Internet-Draft | 6man Working Group | March 2025 |
Li, et al. | Expires 4 September 2025 | [Page] |
This draft proposes an adaptive load-balancing mechanism to address high-throughput transmission challenges in East-West computing, data exchange, and DC interconnection services. Traditional methods-ECMP, RPS, and Flowlet-face limitations: ECMP suffers from hash collisions and load imbalance; RPS risks TCP packet reordering; Flowlet depends on impractical manual thresholds for burst interval configuration, leading to suboptimal performance.¶
The key words "MUST", "MUST NOT", "REQUIRED", "SHALL", "SHALL NOT", "SHOULD", "SHOULD NOT", "RECOMMENDED", "MAY", and "OPTIONAL" in this document are to be interpreted as described in .¶
This Internet-Draft is submitted in full conformance with the provisions of BCP 78 and BCP 79.¶
Internet-Drafts are working documents of the Internet Engineering Task Force (IETF). Note that other groups may also distribute working documents as Internet-Drafts. The list of current Internet-Drafts is at https://datatracker.ietf.org/drafts/current/.¶
Internet-Drafts are draft documents valid for a maximum of six months and may be updated, replaced, or obsoleted by other documents at any time. It is inappropriate to use Internet-Drafts as reference material or to cite them other than as "work in progress."¶
This Internet-Draft will expire on 4 September 2025.¶
Copyright (c) 2025 IETF Trust and the persons identified as the document authors. All rights reserved.¶
This document is subject to BCP 78 and the IETF Trust's Legal Provisions Relating to IETF Documents (https://trustee.ietf.org/license-info) in effect on the date of publication of this document. Please review these documents carefully, as they describe your rights and restrictions with respect to this document. Code Components extracted from this document must include Revised BSD License text as described in Section 4.e of the Trust Legal Provisions and are provided without warranty as described in the Revised BSD License.¶
East Data West Computing, Data Express, and DC Interconnection services require high-throughput network transmission. Current mainstream high-throughput interconnection and load balancing mechanisms in the industry include ECMP, RPS, and Flowlet.¶
ECMP transmits data flows as units. Its principle is when the first packet of a data flow arrives at the first switch from the host, the switch determines whether it is the first packet of the flow based on the five-tuple (source IP, destination IP, source port, destination port, protocol). If so, a hash algorithm selects a forwarding port (non-first packets follow the same port as previous packets). The advantage of ECMP is preventing TCP packet reordering and retransmission. However, poor hash design may cause collisions, leading to load imbalance and increased queuing delays. Even with optimal hashing, short flows may be assigned to ports handling long flows, worsening delays.¶
RPS transmits individual packets as units.
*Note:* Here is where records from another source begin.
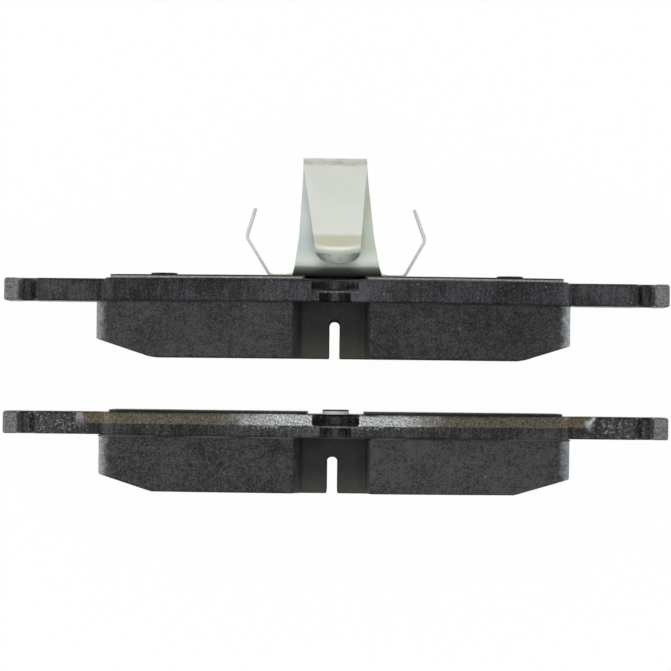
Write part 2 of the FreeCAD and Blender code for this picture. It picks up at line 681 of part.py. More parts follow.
def make_tongue_leaf(label, seat):
    """Front leaf of the clip: over the fold, down to the knee and back in a curled lip."""
    body = new_body(label, y=seat)
    lean_sin = "sin(front_lean * 1deg)"
    lean_cos = "cos(front_lean * 1deg)"
    lip_sin = "sin(lip_lean * 1deg)"
    lip_cos = "cos(lip_lean * 1deg)"
    start_y = f"fold_centre + fold_radius * {lean_sin}"
    start_z = f"fold_middle + fold_radius * {lean_cos}"
    knee_y = f"{start_y} - front_length * {lean_cos}"
    knee_z = f"{start_z} + front_length * {lean_sin}"
    tip_y = f"{knee_y} - lip_length * {lip_cos}"
    tip_z = f"{knee_z} - lip_length * {lip_sin}"
    mitre = "(1 + cos((front_lean + lip_lean) * 1deg))"
    knee_dy = f"strip / 2 * ({lean_sin} - {lip_sin}) / {mitre}"
    knee_dz = f"strip / 2 * ({lean_cos} + {lip_cos}) / {mitre}"
    outer_knee = (f"{knee_y} + {knee_dy}", f"{knee_z} + {knee_dz}")
    inner_knee = (f"{knee_y} - {knee_dy}", f"{knee_z} - {knee_dz}")
    outer = "fold_radius + strip / 2"
    inner = "fold_radius - strip / 2"
    profile = new_sketch(body, "leaf_profile", SIDE)
    draw_loop(profile, [
        ("fold_centre", f"fold_middle - ({outer})"),
        (f"fold_centre + {outer}", "fold_middle"),
        (f"fold_centre + ({outer}) * {lean_sin}", f"fold_middle + ({outer}) * {lean_cos}"),
        outer_knee,
        (f"{tip_y} - strip / 2 * {lip_sin}", f"{tip_z} + strip / 2 * {lip_cos}"),
        (f"{tip_y} + strip / 2 * {lip_sin}", f"{tip_z} - strip / 2 * {lip_cos}"),
        inner_knee,
        (f"fold_centre + ({inner}) * {lean_sin}", f"fold_middle + ({inner}) * {lean_cos}"),
        (f"fold_centre + {inner}", "fold_middle"),
        ("fold_centre", f"fold_middle - ({inner})"),
    ], {0: (outer, -1), 1: (outer, -1), 7: (inner, 1), 8: (inner, 1)})
    pad(body, "front_leaf", profile, "leaf_top_half * 2", both=True)
    round_corners(body, "knee_outside", [outer_knee], "knee_bend + strip / 2", axis=0)
    round_corners(body, "knee_inside", [inner_knee], "knee_bend - strip / 2", axis=0)

    # The sides taper from the fold, and the lip ends in a half circle.
    lowest = f"{tip_y} - strip / 2 * {lip_sin}"
    round_centre = f"{lowest} + front_low_half"
    sides = new_sketch(body, "leaf_taper", TOP)
    for way, turn in (("", 1), ("-", -1)):
        draw_loop(sides, [
            (f"{way}(leaf_top_half + 1)", "fold_centre"),
            (f"{way}leaf_top_half", "fold_centre"),
            (f"{way}front_low_half", round_centre),
            (f"{way}0.02", f"{lowest} + 0.0001"),
            (f"{way}0.02", f"{lowest} - 2"),
            (f"{way}(leaf_top_half + 1)", f"{lowest} - 2"),
        ], {2: ("front_low_half", -turn)})
    cut(body, "leaf_taper_cut", sides, "plate_height * 2", both=True)
    return body


def check_and_write():
    doc.recompute()
    os.makedirs("parts", exist_ok=True)
    for item in doc.Objects:
        if "Invalid" in item.State or "Error" in item.State:
            raise RuntimeError(f"{item.Name}: {item.State}")
    for body in bodies:
        shape = body.Shape
        if shape.isNull() or not shape.isValid() or len(shape.Solids) != 1:
            raise RuntimeError(f"{body.Label}: bad shape")
        shape.exportStep(f"parts/{body.Label}.step")
        box = shape.BoundBox
        print(f"{body.Label:28s} {shape.Volume:10.1f} mm3  "
              f"x {box.XMin:7.2f} {box.XMax:7.2f}  y {box.YMin:7.2f} {box.YMax:7.2f}  "
              f"z {box.ZMin:6.2f} {box.ZMax:6.2f}")


fill_sheet()

SIDES = (("left", "-"), ("right", ""))
SHIM_RIVETS = both_sides("shim_rivet_offset", "shim_rivet_height")
CLIP_RIVETS = both_sides("clip_rivet_offset", "clip_rivet_height")
INNER_SEAT = "inner_back + inner_shim"
PADS = [
    # side, back plane, rivet holes in the plate
    ("inner", "inner_back", SHIM_RIVETS + CLIP_RIVETS),
    ("outer", "outer_back", [("0", "shim_rivet_height")]),
]

for side, back, holes in PADS:
    make_plate(f"{side}_backing_plate", side, back, holes)
    face = f"{back} - plate_thickness"
    make_lining_layer(f"{side}_bonding_layer", side, face, "bond_thickness", "bond_proud")
    face = f"{face} - bond_thickness"
    make_lining_layer(f"{side}_underlayer", side, face, "underlayer_thickness")
    face = f"{face} - underlayer_thickness"
    make_friction_block(f"{side}_friction_block", side, face)

make_shim_layer("inner_shim_damping_layer", "inner_back", "inner_damping_thickness",
                SHIM_RIVETS + CLIP_RIVETS)
make_shim_layer("inner_shim_cover", "inner_back + inner_damping_thickness",
                "inner_cover_thickness", SHIM_RIVETS + CLIP_RIVETS)
for name, way in SIDES:
    make_shim_patch(f"outer_shim_damping_layer_{name}", "outer_back",
                    "outer_damping_thickness", way)
    make_shim_patch(f"outer_shim_cover_{name}", "outer_back + outer_damping_thickness",
                    "outer_cover_thickness", way)
    make_rivet(f"inner_shim_rivet_{name}", f"{way}shim_rivet_offset", "shim_rivet_height",
               INNER_SEAT, "shim_rivet_head", "shim_rivet_rise", "inner_shim")
    make_rivet(f"clip_rivet_{name}", f"{way}clip_rivet_offset", "clip_rivet_height",
               f"{INNER_SEAT} + strip", "clip_rivet_head", "clip_rivet_rise", "inner_shim + strip")
    make_clip_arm(f"clip_{name}_arm", INNER_SEAT, way)
make_rivet("outer_locating_rivet", "0", "shim_rivet_height",
           "outer_back", "shim_rivet_head", "outer_shim + shim_rivet_rise", "0")
make_clip_base("clip_base", INNER_SEAT, CLIP_RIVETS)
make_tongue_leaf("clip_tongue_leaf", INNER_SEAT)

check_and_write()
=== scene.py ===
import json
import math

import bmesh
import bpy
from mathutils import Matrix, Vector, noise


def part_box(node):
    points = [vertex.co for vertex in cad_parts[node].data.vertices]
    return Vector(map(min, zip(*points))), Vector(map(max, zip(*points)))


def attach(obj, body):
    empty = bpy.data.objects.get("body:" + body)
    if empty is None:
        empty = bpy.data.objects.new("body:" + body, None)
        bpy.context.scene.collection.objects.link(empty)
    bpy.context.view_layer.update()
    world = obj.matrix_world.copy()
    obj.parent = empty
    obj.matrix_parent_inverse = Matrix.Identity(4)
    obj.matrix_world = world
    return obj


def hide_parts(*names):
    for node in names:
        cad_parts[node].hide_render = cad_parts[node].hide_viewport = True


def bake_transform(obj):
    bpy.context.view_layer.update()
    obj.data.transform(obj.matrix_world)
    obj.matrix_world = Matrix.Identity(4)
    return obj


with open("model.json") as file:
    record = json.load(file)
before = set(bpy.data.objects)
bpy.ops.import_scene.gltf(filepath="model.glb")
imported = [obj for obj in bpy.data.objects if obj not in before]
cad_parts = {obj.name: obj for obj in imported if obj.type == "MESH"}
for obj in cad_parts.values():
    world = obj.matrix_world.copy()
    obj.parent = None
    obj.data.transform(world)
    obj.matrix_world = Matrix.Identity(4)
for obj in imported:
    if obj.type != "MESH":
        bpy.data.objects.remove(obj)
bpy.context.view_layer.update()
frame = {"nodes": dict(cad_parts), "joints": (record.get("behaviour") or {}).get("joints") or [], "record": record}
NODES = frame["nodes"]
JOINTS = {joint["name"]: joint for joint in frame["joints"]}

# The two brake pads stand on z = 0 with their back faces towards +Y. The camera looks straight down
# on their curved top edges, as a catalogue shows them. The frame is in metres. The finishes and the
# clip are worked out in millimetres and brought to the frame by MM.

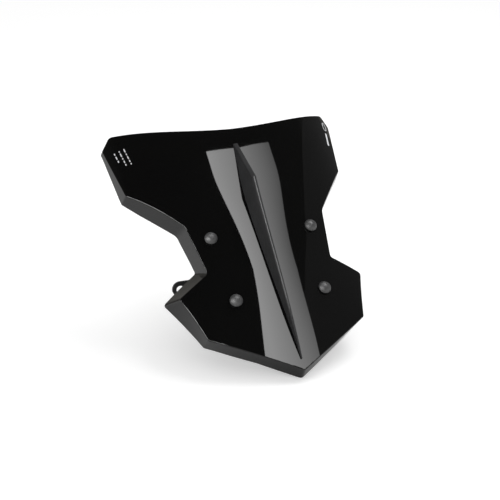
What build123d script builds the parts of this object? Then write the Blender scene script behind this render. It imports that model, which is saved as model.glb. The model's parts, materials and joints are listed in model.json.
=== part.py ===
"""Motorcycle windshield screen: a gloss black fly screen with a centre fin, on two ear brackets.

Frame, in millimetres: mounted attitude, +Z up, X across, and the screen faces -Y.
The origin is midway between the two ear holes that bolt to the motorcycle.
"""
from math import atan, cos, degrees, radians, sin
import os

from build123d import *

os.makedirs("parts", exist_ok=True)

# ---------------------------------------------------------------- driving sizes
# Attitude of the screen, and where its face datum lies from the ear holes
lean_back = 49.0
face_setback = 29.5
face_rise = 54.0

# Screen sheet, and the crown of its front: depth = square * x^2 + fourth * x^4
sheet = 3.0
crown_square = 0.00086
crown_fourth = 6.3e-8
edge_round = 1.5
notch_height = 160.0
top_edge_middle = (69.0, 168.0)
tip_drop = 160.0

# Panel bolts, two on each bracket, square to the sheet there; the waist stands clear of them
bolt_half_spacing = 57.5
waist_top_clear = 28.0
waist_bottom_clear = 18.0

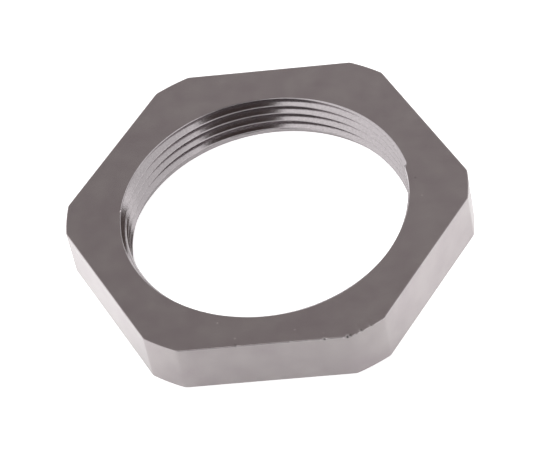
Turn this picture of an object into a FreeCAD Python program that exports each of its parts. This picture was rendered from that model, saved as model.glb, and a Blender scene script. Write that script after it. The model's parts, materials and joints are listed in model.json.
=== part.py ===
import FreeCAD, Part
import math
import os

# Cable gland locknut: one piece of brass bar, turned, tapped and then plated.
# The axis runs along Z, the bottom face lies on Z = 0 and two flats face -Y and +Y.

# Right-hand thread, in millimetres: nominal diameter, pitch, and the tilt of a flank from the horizontal
thread_diameter = 40.0
pitch = 1.5
flank_tilt = 30.0
# how far outside its basic size the thread was tapped, per side
thread_allowance = 0.08
# angle round the axis, from +X, where the middle of a crest runs out of the top face
crest_end_angle = 110.0

# Both ends of the thread: the countersink at the top and the plain relief with a cone at the bottom,
# by how far they step out from the crests, and the tilt of both cones
countersink_step = 0.55
relief_step = 0.8
relief_depth = 0.5
lead_angle = 45.0

# Hexagon: the metal between the nominal thread and a flat, and what is turned off each sharp corner
flat_wall = 5.0
corner_cut = 1.37
height = 7.6
edge_break = 0.15

across_flats = thread_diameter + 2 * flat_wall
corner_radius = across_flats / 2 / math.cos(math.radians(30)) - corner_cut

# Thread section: a crest is a quarter of the pitch wide, a groove bottom a twelfth
flank_slope = math.tan(math.radians(flank_tilt))
sharp_depth = pitch / 2 / flank_slope
crest_flat = pitch / 4
groove_flat = pitch / 12
crest_radius = thread_diameter / 2 - 5 / 8 * sharp_depth + thread_allowance
groove_radius = crest_radius + (pitch - crest_flat - groove_flat) / 2 / flank_slope

lead_slope = math.tan(math.radians(lead_angle))
relief_radius = crest_radius + relief_step
relief_lead = relief_step / lead_slope
countersink_depth = countersink_step / lead_slope


def section_wire(points):
    """A closed outline in the XZ plane, from (radius, height) pairs."""
    corners = [FreeCAD.Vector(radius, 0, z) for radius, z in points]
    return Part.makePolygon(corners + corners[:1])


def blank():
    """The hexagon bar with its corners turned round and the edges of both ends broken."""
    corners = []
    for k in range(6):
        corner = FreeCAD.Vector(across_flats / 2 / math.cos(math.radians(30)), 0, 0)
        corners.append(FreeCAD.Rotation(FreeCAD.Vector(0, 0, 1), 60 * k).multVec(corner))
    hexagon = Part.Face(Part.makePolygon(corners + corners[:1]))
    prism = hexagon.extrude(FreeCAD.Vector(0, 0, height))
    turned = prism.common(Part.makeCylinder(corner_radius, height))
    end_edges = [edge for edge in turned.Edges if edge.BoundBox.ZLength < edge_break / 2]
    return turned.makeChamfer(edge_break, end_edges)


def core_hole():
    """What is bored out besides the thread: the hole at the crests, the relief and both cones."""
    beyond = pitch
    outline = section_wire([
        (0, -beyond),
        (relief_radius, -beyond),
        (relief_radius, relief_depth),
        (crest_radius, relief_depth + relief_lead),
        (crest_radius, height - countersink_depth),
        (crest_radius + countersink_step + beyond * lead_slope, height + beyond),
        (0, height + beyond),
    ])
    return Part.Face(outline).revolve(FreeCAD.Vector(0, 0, 0), FreeCAD.Vector(0, 0, 1), 360)


def thread_groove():
    """What the tap cuts: the groove's section carried up a right-hand helix, past both faces."""
    inside = crest_flat / 4 / flank_slope
    mouth_radius = crest_radius - inside
    mouth_half = (pitch - crest_flat) / 2 + inside * flank_slope
    section = section_wire([
        (mouth_radius, -mouth_half),
        (groove_radius, -groove_flat / 2),
        (groove_radius, groove_flat / 2),
        (mouth_radius, mouth_half),
    ])
    low = -pitch
    path = []
    for k in range(math.ceil((height + pitch - low) / pitch)):
        one_turn = Part.makeHelix(pitch, pitch, crest_radius)
        one_turn.translate(FreeCAD.Vector(0, 0, k * pitch))
        path += one_turn.Edges
    groove = Part.Wire(path).makePipeShell([section], True, True)
    # a groove leaves the top face half a turn away from its crest
    start_angle = crest_end_angle + 180 - 360 * (height - low) / pitch
    groove.rotate(FreeCAD.Vector(0, 0, 0), FreeCAD.Vector(0, 0, 1), start_angle)
    groove.translate(FreeCAD.Vector(0, 0, low))
    return groove


def locknut():
    return blank().cut(core_hole()).cut(thread_groove()).Solids[0]


os.makedirs("parts", exist_ok=True)
locknut().exportStep("parts/locknut.step")
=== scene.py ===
import json
import math

import bmesh
import bpy
import numpy as np
from mathutils import Matrix, Vector


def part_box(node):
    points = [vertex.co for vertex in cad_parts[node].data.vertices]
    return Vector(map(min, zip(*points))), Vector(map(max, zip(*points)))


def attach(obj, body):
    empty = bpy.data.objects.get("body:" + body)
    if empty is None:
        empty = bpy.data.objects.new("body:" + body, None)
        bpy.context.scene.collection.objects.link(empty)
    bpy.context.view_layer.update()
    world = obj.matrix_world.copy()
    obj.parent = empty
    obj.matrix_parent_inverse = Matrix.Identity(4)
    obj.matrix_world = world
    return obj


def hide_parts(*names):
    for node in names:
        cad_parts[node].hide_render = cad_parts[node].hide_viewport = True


# Cable gland locknut of nickel-plated brass, lying on a pale floor.
# The nut's lengths are in millimetres and turned to metres where a mesh or a material is made.
# Angles are in degrees, and round the axis they run anticlockwise from +X, seen from above.

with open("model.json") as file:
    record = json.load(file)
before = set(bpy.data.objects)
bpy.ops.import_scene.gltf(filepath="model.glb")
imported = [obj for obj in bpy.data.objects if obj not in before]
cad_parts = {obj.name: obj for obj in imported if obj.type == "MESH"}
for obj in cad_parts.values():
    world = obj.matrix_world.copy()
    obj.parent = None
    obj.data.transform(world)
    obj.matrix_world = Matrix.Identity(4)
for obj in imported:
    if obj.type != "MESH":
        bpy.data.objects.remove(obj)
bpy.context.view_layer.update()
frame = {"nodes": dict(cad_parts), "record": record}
millimetre = 0.001
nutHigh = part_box("locknut")[1]
threadMount = next(mount for mount in frame["record"]["mounts"] if mount["name"] == "thread")
print("frame loaded:", sorted(frame["nodes"]))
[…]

Each packet arriving at the switch is randomly assigned a forwarding port, regardless of flow affiliation. RPS achieves near-perfect load balancing under high traffic, minimizing queuing delays. However, random port assignment risks TCP packet reordering, causing retransmissions. While rare, severe imbalance could amplify this issue.¶
Flowlet transmits flow segments (bursts of packets sent together in TCP). It leverages the time gap between TCP bursts: if the interval between two bursts exceeds the transmission delay threshold, the new flowlet is randomly assigned a port (otherwise, it follows the previous port). Flowlet balances ECMP's stability with RPS's load balancing. Its drawback lies in relying on manually set thresholds for transmission delay differences. Overly large thresholds mimic ECMP, while overly small ones mimic RPS.¶
Throughput-sensitive services often involve elephant flows (long-duration flows). Traditional load balancing mechanisms like ECMP, which use five-tuple-based hashing, fail to fully utilize link bandwidth. Packet-level load balancing (RPS) introduces out-of-order delivery, and as bandwidth increases, the CPU and memory overhead for reordering packets at the receiver becomes prohibitive (or even unmanageable). Flowlet-based load balancing strikes a compromise between ECMP and RPS. However, determining the transmission time difference threshold is impractical, requiring manual configuration. Excessively large thresholds degrade Flowlet into ECMP, while overly small thresholds mimic RPS1. Meanwhile, the industry lacks standardized solutions for increasingly critical high-throughput transmission demands.¶
Edge Ingress Node: The entry point for high-throughput service flows. Based on service type (e.g., By DPI or directly use the service ID) and link conditions to the destination node (obtained via controller requests or distributed in-band detection), it implements multi-path parallel transmission. Specific steps include: 1.Query all available paths to the destination and select the path with lowest bandwidth utilization and lowest latency to send the first packet (or flowlet) . 2.For the second packet (or flowlet), choose a path with the lowest bandwidth utilization that ensures no out-of-order delivery after accounting for transmission delays . 3.Subsequent packets follow the same logic, dynamically selecting paths to balance bandwidth efficiency and sequence integrity . 4.When selecting packet sizes (e.g., single packet, flowlet, or subflow), ensure sufficient time margin to avoid out-of-order issues. For example, shorter subflows on high-latency paths and longer subflows on low-latency paths .¶
Intermediate Nodes: For high-throughput flows, these nodes perform hierarchical load balancing if instructed by packet headers; otherwise, they act as normal nodes for transparent forwarding.¶
Edge Egress Node: For strictly ordered services, it performs final in-order verification. If out-of-order packets occur (rarely), this node buffers and reorders them to ensure sequential delivery to the receive.¶
Interactive packets can be carried across multiple data plane protocols. Taking the IPv6 extension header as an example,the Next Header field for the high-throughput in-order transmission extension header is temporarily assigned the value 100 (to be updated after formal IANA allocation). The extension header length is 12 bytes, and its specific format follows the definition provided earlier.¶
TBD.¶